Paradoxically, the proponents of the so-called freedom of the individual are commonly authoritarians who believe in the right of the State to close down on some group or other: blacks, Jews, homosexuals, leftists, artists, Muslims, doctors who perform abortions. The ideology of the freedom of the individual is usually the outgrowth of the belief that the differences between us are fundamental: blacks are just not like whites, Jews are just not like Christians, homosexuals are ill, Muslims are beyond the pale.  

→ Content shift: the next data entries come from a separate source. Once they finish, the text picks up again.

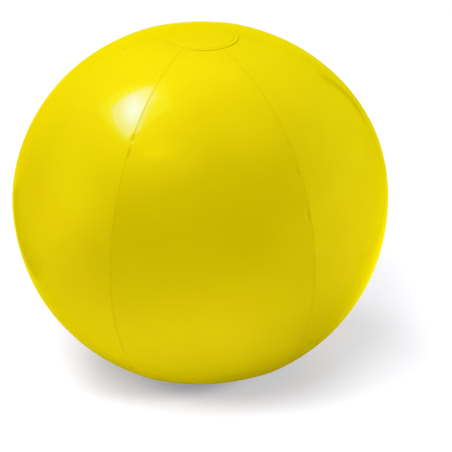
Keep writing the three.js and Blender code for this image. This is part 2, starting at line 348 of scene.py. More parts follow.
# A small card in front, whose lower edge shows under the softbox as a faint soft patch
REFLECTOR_TOWARDS = (212, 57)
REFLECTOR_DISTANCE = 1.3
REFLECTOR = ((-0.16, -0.20), (0.24, -0.07), (0.24, 0.10), (-0.16, 0.02))
REFLECTOR_TINT = (1.0, 1.0, 0.2)
REFLECTOR_GLOW = 0.85
REFLECTOR_REACH = 0.16

# Dark edges and a dark sheet that the ball mirrors at its right and left. A darkness is a direction,
# two places along it and the share of black at each.
CARD_BLACK = 0.02
CARD_LIFT = 0.0005
SHEET_EDGE = ((1.04, 1.66), (0.41, 0.47), (0.29, 0.166), (0.30, 0.02), (0.37, -0.11), (0.44, -0.18))
SHEET_EDGE_STEPS = 6
SHEET_EDGE_WIDTH = 0.024
SHEET_EDGE_DARKNESS = ((0, 1, 0), (-0.2, 0.6), (0.15, 0.75))
BACKDROP_EDGE_HEIGHT = 0.65
BACKDROP_EDGE_WIDTH = 0.05
BACKDROP_EDGE_DARKNESS = ((0, 0, 1), (0.0, 0.65), (0.6, 0.4))
DARK_SHEET = (
    (-0.21, 0.05), (-0.205, 0.10), (-0.215, 0.18), (-0.30, 0.33),
    (-0.60, 0.50), (-0.60, -0.03), (-0.36, -0.03),
)
DARK_SHEET_DARKNESS = ((-1, -0.5, 0), (0.15, 0.33), (0.55, 0.0))

# Lamps: azimuth and elevation in degrees, diameter in metres, and level
BALL_LAMP_DISTANCE = 1.5
BALL_LAMPS = (
    ("key_lamp", 200, 51, 0.8, 0.38),
    ("softbox_lamp", 295, 60, 1.0, 0.19),
)
FLOOR_LAMP_DISTANCE = 3.0
FLOOR_LAMPS = (
    ("front_floor_lamp", 200, 55, 2.0, 0.47),
    ("back_floor_lamp", 312, 55, 1.3, 0.42),
    ("right_floor_lamp", 124, 28, 0.8, 0.95),
    ("left_floor_lamp", 240, 35, 1.0, 0.53),
    ("rear_floor_lamp", 20, 40, 2.0, 0.28),
)

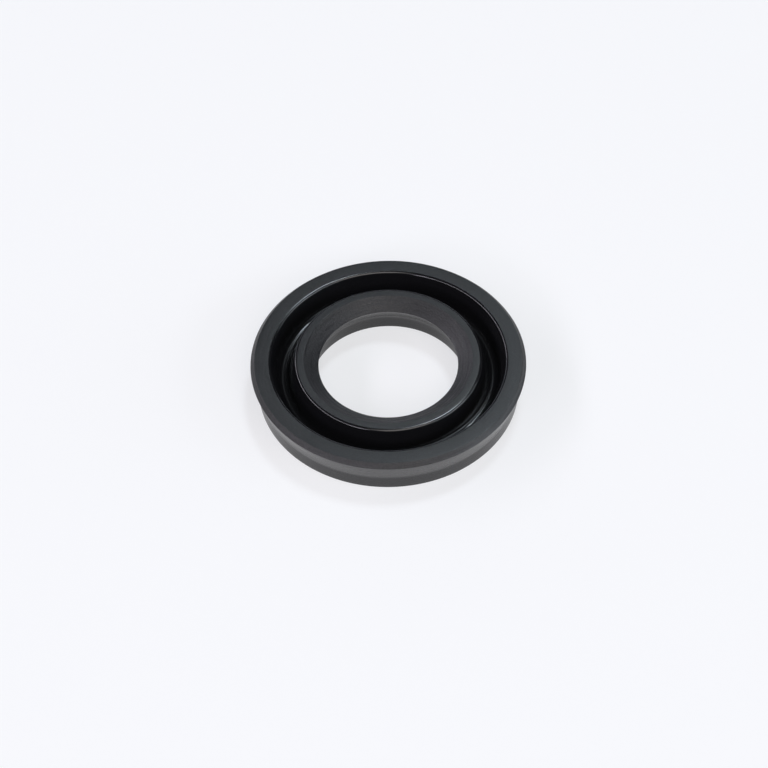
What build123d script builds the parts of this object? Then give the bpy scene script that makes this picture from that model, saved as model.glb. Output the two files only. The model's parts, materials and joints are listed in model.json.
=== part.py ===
from build123d import *

import os

# U-cup lip seal: one rubber ring with its open side up, in millimetres.
#
# The ring closes the gap between a round rod and the cylinder round it. Its heel is a plain rectangular
# back. Above the heel it splits into two lips with a groove between them, and pressure in the groove
# spreads the lips against the rod and the cylinder.
#
# The origin is on the ring's axis, in the plane of the heel's face, and +Z points out of the groove.

# The hardware that the seal works between
cylinder_d = 40.0
rod_d = 22.0

# Heel: it clears both walls
heel_gap_outside = 0.42  # radial gap to the cylinder
heel_gap_inside = 0.72  # radial gap to the rod
heel_wall_outside = 2.3  # height of the plain wall below the outer lip's flare
heel_wall_inside = 2.3  # height of the plain wall below the inner lip's flare
heel_edge_bevel = 0.15  # both lower edges are broken this much

# Lips: relaxed, they stand into both walls, and their sealing edges are left sharp
lip_squeeze_outside = 0.50  # radial interference with the cylinder
lip_squeeze_inside = 0.62  # radial interference with the rod
height = 6.1  # heel's face to the lips' top faces
outer_edge_drop = 0.7  # the outer sealing edge lies this far below the top
outer_bevel_width = 0.6  # radial width of the bevel above it
inner_edge_drop = 1.3  # the same two sizes of the inner lip
inner_bevel_width = 2.2

# Groove between the lips: two walls that lean alike, with a round bottom between them
groove_shift = 0.26  # its middle lies this far outside the middle between the sealing edges
groove_depth = 3.6
groove_bottom_r = 0.8  # radius of the round bottom
groove_draft = 19.0  # degrees that each wall leans from upright
mouth_edge_bevel = 0.25  # both upper edges are broken this much

heel_outside_r = cylinder_d / 2 - heel_gap_outside
heel_inside_r = rod_d / 2 + heel_gap_inside
outer_lip_r = cylinder_d / 2 + lip_squeeze_outside
inner_lip_r = rod_d / 2 - lip_squeeze_inside
groove_r = (outer_lip_r + inner_lip_r) / 2 + groove_shift

with BuildPart() as u_cup_seal:
    with BuildSketch(Plane.XZ) as section:
        # The ring without its groove, once round from the heel's inner lower edge
        with BuildLine():
            Polyline(
                (heel_inside_r, 0),
                (heel_outside_r, 0),
                (heel_outside_r, heel_wall_outside),
                (outer_lip_r, height - outer_edge_drop),
                (outer_lip_r - outer_bevel_width, height),
                (inner_lip_r + inner_bevel_width, height),
                (inner_lip_r, height - inner_edge_drop),
                (heel_inside_r, heel_wall_inside),
                close=True,
            )
        make_face()
        heel_corners = section.vertices().group_by(Axis.Y)[0]
        chamfer(heel_corners, heel_edge_bevel)

        # The groove: a round bottom with a straight wall tangent to each end of it
        with BuildLine():
            bottom = CenterArc(
                (groove_r, height - groove_depth + groove_bottom_r),
                groove_bottom_r,
                180 + groove_draft,
                180 - 2 * groove_draft,
            )
            outer_wall = PolarLine(
                bottom @ 1, groove_depth, direction=bottom % 1, length_mode=LengthMode.VERTICAL
            )
            inner_wall = PolarLine(
                bottom @ 0, groove_depth, direction=-(bottom % 0), length_mode=LengthMode.VERTICAL
            )
            Line(inner_wall @ 1, outer_wall @ 1)
        make_face(mode=Mode.SUBTRACT)
        top_corners = section.vertices().group_by(Axis.Y)[-1].sort_by(Axis.X)
        mouth_corners = top_corners[1:3]
        chamfer(mouth_corners, mouth_edge_bevel)
    revolve(axis=Axis.Z)

u_cup_seal.part.label = "u_cup_seal"
os.makedirs("parts", exist_ok=True)
export_step(u_cup_seal.part, "parts/u_cup_seal.step")
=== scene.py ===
import json
from math import cos, pi, radians, sin, tan

import bpy
import numpy as np
from mathutils import Matrix, Vector


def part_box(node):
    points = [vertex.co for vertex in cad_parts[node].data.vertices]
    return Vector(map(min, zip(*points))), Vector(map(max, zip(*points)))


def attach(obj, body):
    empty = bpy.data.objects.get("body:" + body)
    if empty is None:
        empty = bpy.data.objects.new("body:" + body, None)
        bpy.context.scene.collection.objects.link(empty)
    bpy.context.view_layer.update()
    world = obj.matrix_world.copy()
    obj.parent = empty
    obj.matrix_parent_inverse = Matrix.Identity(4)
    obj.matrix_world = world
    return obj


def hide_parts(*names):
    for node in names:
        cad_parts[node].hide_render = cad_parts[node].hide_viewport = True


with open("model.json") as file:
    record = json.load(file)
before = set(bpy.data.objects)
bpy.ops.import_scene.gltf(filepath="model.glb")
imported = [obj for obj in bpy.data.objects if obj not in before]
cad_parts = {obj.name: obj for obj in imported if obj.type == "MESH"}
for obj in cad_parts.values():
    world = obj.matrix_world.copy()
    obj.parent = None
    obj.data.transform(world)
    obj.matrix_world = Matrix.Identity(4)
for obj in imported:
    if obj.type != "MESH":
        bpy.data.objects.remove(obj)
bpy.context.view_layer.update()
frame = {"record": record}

mm = 0.001
micrometre = 0.000001
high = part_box("u_cup_seal")[1]
mounts = {m["name"]: m for m in frame["record"]["mounts"]}

# The ring: lengths in millimetres, angles in degrees. Its outer size and height come from the frame.
ringShape = {
    "heelWallOutside": 2.3,  # plain wall up to the outer lip's flare
    "heelWallInside": 2.3,
    "outerEdgeDrop": 0.7,  # the sealing edge lies this far below the top
    "outerBevelWidth": 0.6,
    "innerEdgeDrop": 1.3,
    "innerBevelWidth": 2.2,
    "grooveShift": 0.26,  # the groove's middle, outwards from the middle between the sealing edges
    "grooveDepth": 3.6,
    "grooveBottomRound": 0.8,
    "grooveDraft": 19.0,
    "heelEdgeRound": 0.15,
    "flareRound": 2.0,
    "sealingEdgeRound": 0.04,
    "bevelEdgeRound": 0.08,
    "mouthEdgeRound": 0.42,
    "stepsAround": 720,
    "stepsPerRound": 9,
    "stepsPerFace": 3,
}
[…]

No culture explicitly upholds the negative capacities of our endowment. They must always be insinuated behind an excusing ideology.  Hitler had to make the elevation of the “master race” the excuse for war and holocaust, Stalin had to conceal his viciousness behind the liberation of the proletariat; Isis must sugar its sadism with claims of adherence to high, moral, religiously derived principles. Our shared humanity is as inescapable and indefeasible as UG. Hence the need to excuse what offends against it. 

Injustice is always founded on division: white against black, lord against peasant, bosses against workers, male against female. Injustice is always a denial of our common inheritance. We are equals in UG. Nor does the superior linguistic capacity of Shakespeare or Whitman undermine that. The difference between them and a child who struggles to read is superficial by comparison to the unity of UG. Injustice works be elaborating, on the basis of inconsequential distinctions, institutions which dehumanize and humiliate. It rests, if you like, on Freud’s “narcissism of small differences”. The putative great differences on which injustice rests are in fact trivial. UG is one of the facts of our nature which makes this obvious. 

This book is a lucid defence of the theory of UG. Many questions remain to be explored and may never be answered. We understand little about ourselves. A good reason to set aside the arrogance of power.